**Task**
Write each line out again exactly as written.

**Information provided**
--
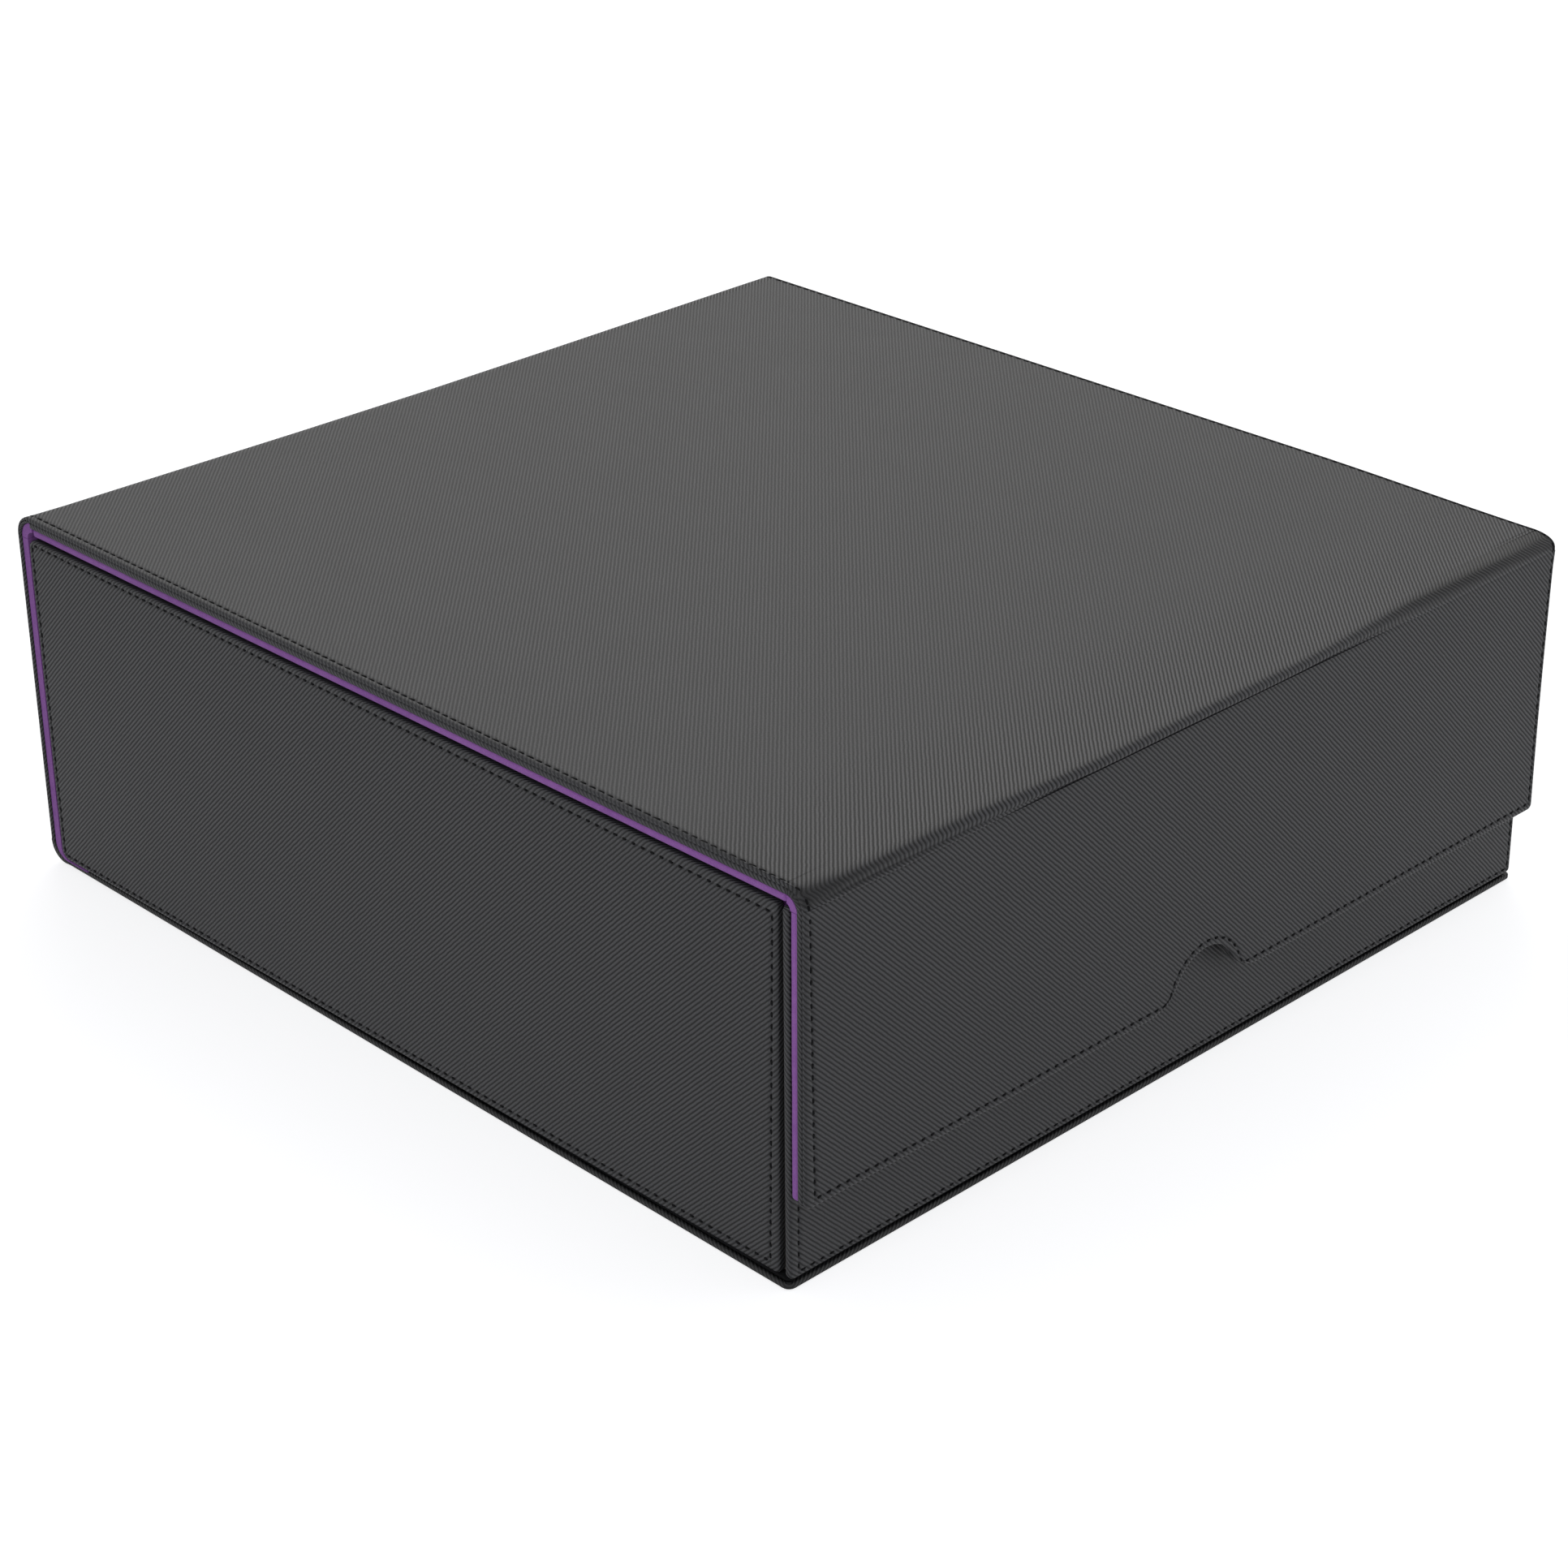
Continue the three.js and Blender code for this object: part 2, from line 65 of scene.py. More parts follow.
# Skin: pitch and relief of its ribs in millimetres, ribs to a millimetre along an axis, and linear colours of its
# ridges and, as painted shade, of its grooves
RIB_PITCH = 1.02
RIB_RELIEF = 0.16
ALONG_RIBS = 1 / (math.sqrt(2) * RIB_PITCH)
RIDGE = (0.0445, 0.0446, 0.0472)
GROOVE_SHADE = (0.0020, 0.0020, 0.0024)
SKIN_ROUGHNESS = 0.46
SKIN_SPECULAR = 0.27
PURPLE = (0.395, 0.157, 0.490)
PURPLE_DEEP = (0.22, 0.072, 0.305)
FELT_SHEEN = (0.75, 0.5, 0.9, 1.0)
BOARD_DARK, GREY_BOARD, BOARD_FLECK = (0.22, 0.205, 0.18), (0.30, 0.28, 0.25), (0.12, 0.11, 0.1)
THREAD, THREAD_PALE = (0.0015, 0.0015, 0.0018), (0.006, 0.006, 0.0065)
PAPER_DARK, PAPER_PALE = (0.004, 0.004, 0.0045), (0.012, 0.012, 0.013)
STEEL_DARK, STEEL_PALE = (0.5, 0.51, 0.53), (0.66, 0.67, 0.69)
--
**Reply to the task**
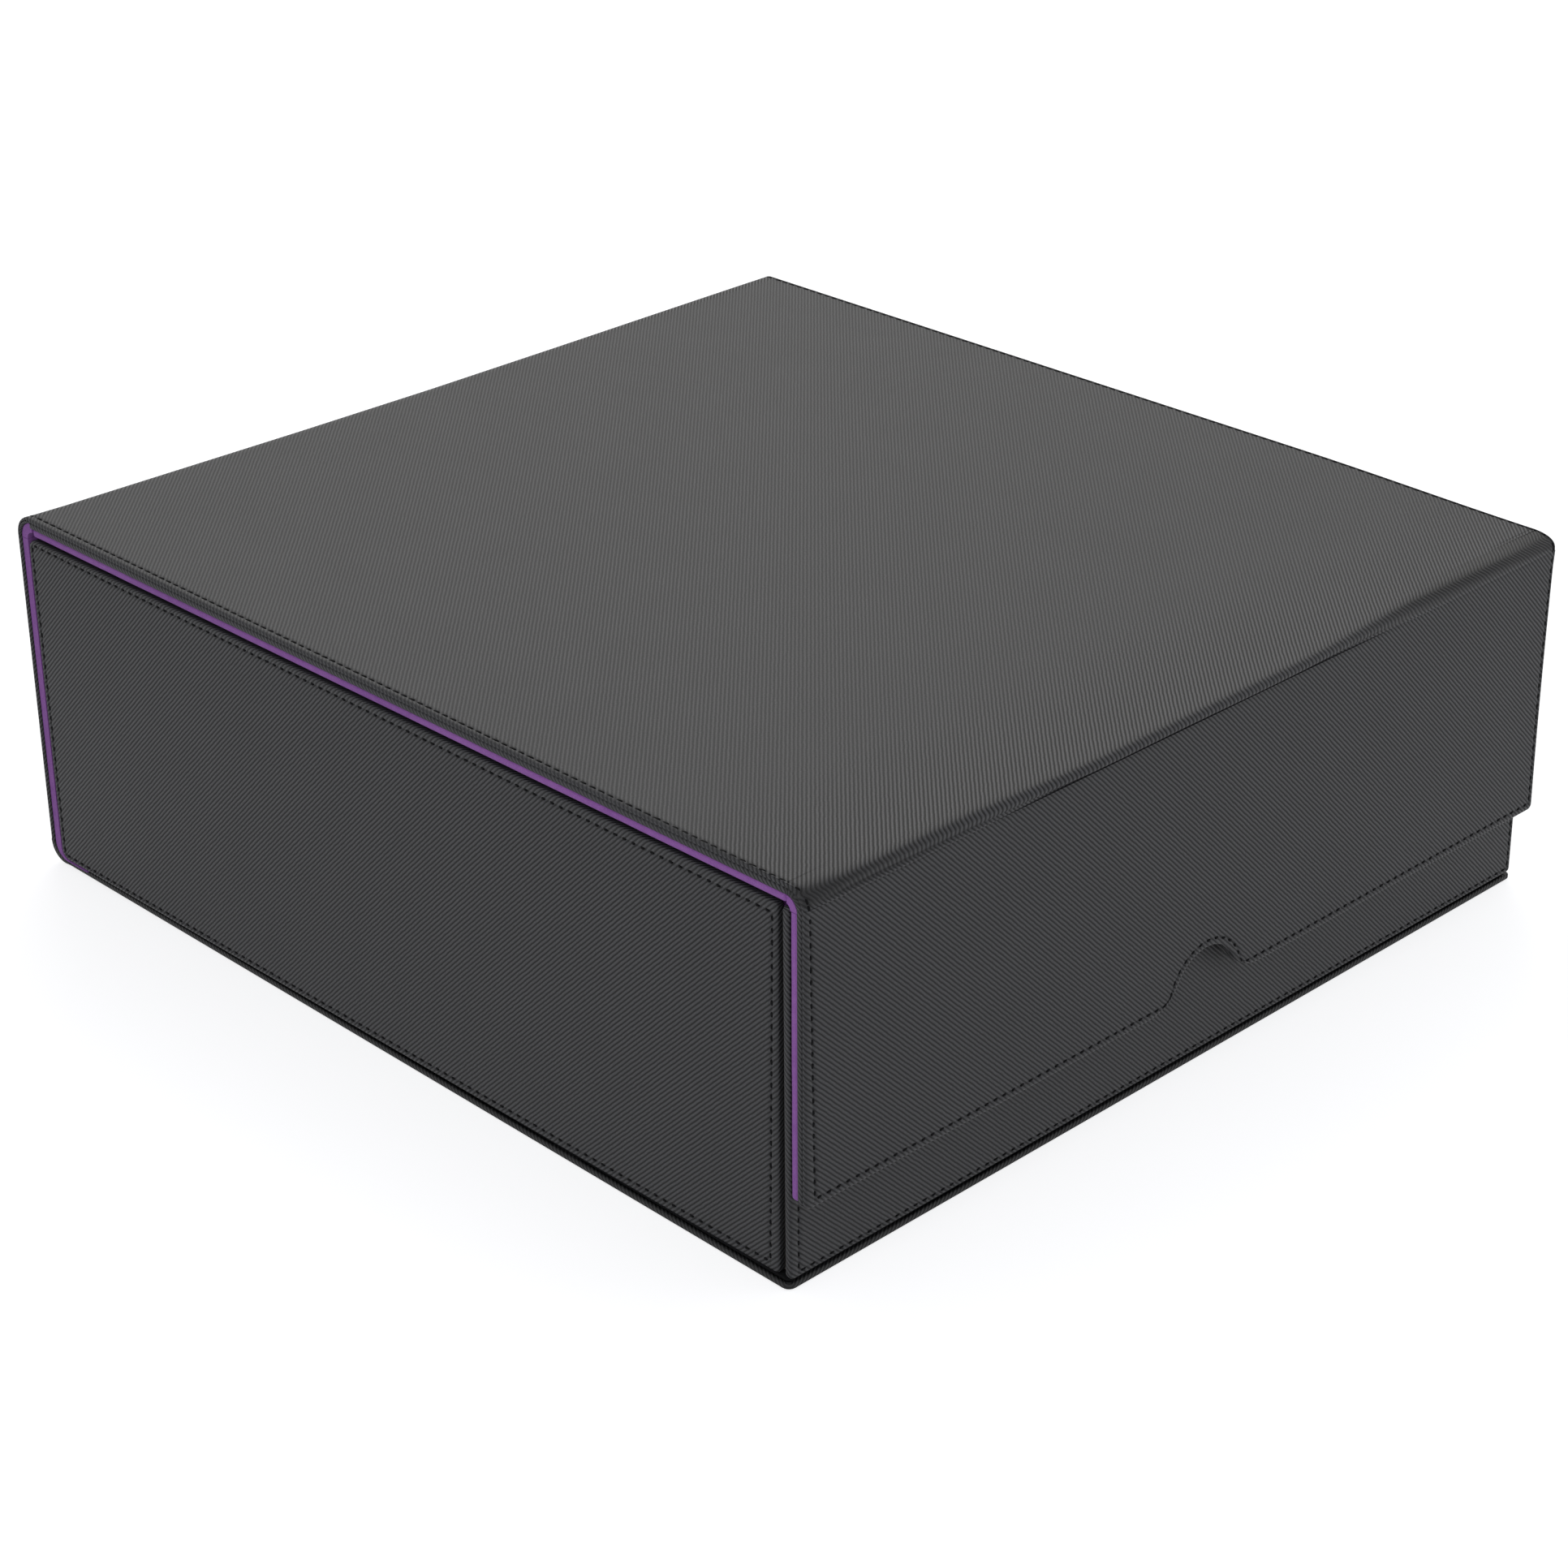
Continue the three.js and Blender code for this object: part 2, from line 65 of scene.py. More parts follow.
# Skin: pitch and relief of its ribs in millimetres, ribs to a millimetre along an axis, and linear colours of its
# ridges and, as painted shade, of its grooves
RIB_PITCH = 1.02
RIB_RELIEF = 0.16
ALONG_RIBS = 1 / (math.sqrt(2) * RIB_PITCH)
RIDGE = (0.0445, 0.0446, 0.0472)
GROOVE_SHADE = (0.0020, 0.0020, 0.0024)
SKIN_ROUGHNESS = 0.46
SKIN_SPECULAR = 0.27
PURPLE = (0.395, 0.157, 0.490)
PURPLE_DEEP = (0.22, 0.072, 0.305)
FELT_SHEEN = (0.75, 0.5, 0.9, 1.0)
BOARD_DARK, GREY_BOARD, BOARD_FLECK = (0.22, 0.205, 0.18), (0.30, 0.28, 0.25), (0.12, 0.11, 0.1)
THREAD, THREAD_PALE = (0.0015, 0.0015, 0.0018), (0.006, 0.006, 0.0065)
PAPER_DARK, PAPER_PALE = (0.004, 0.004, 0.0045), (0.012, 0.012, 0.013)
STEEL_DARK, STEEL_PALE = (0.5, 0.51, 0.53), (0.66, 0.67, 0.69)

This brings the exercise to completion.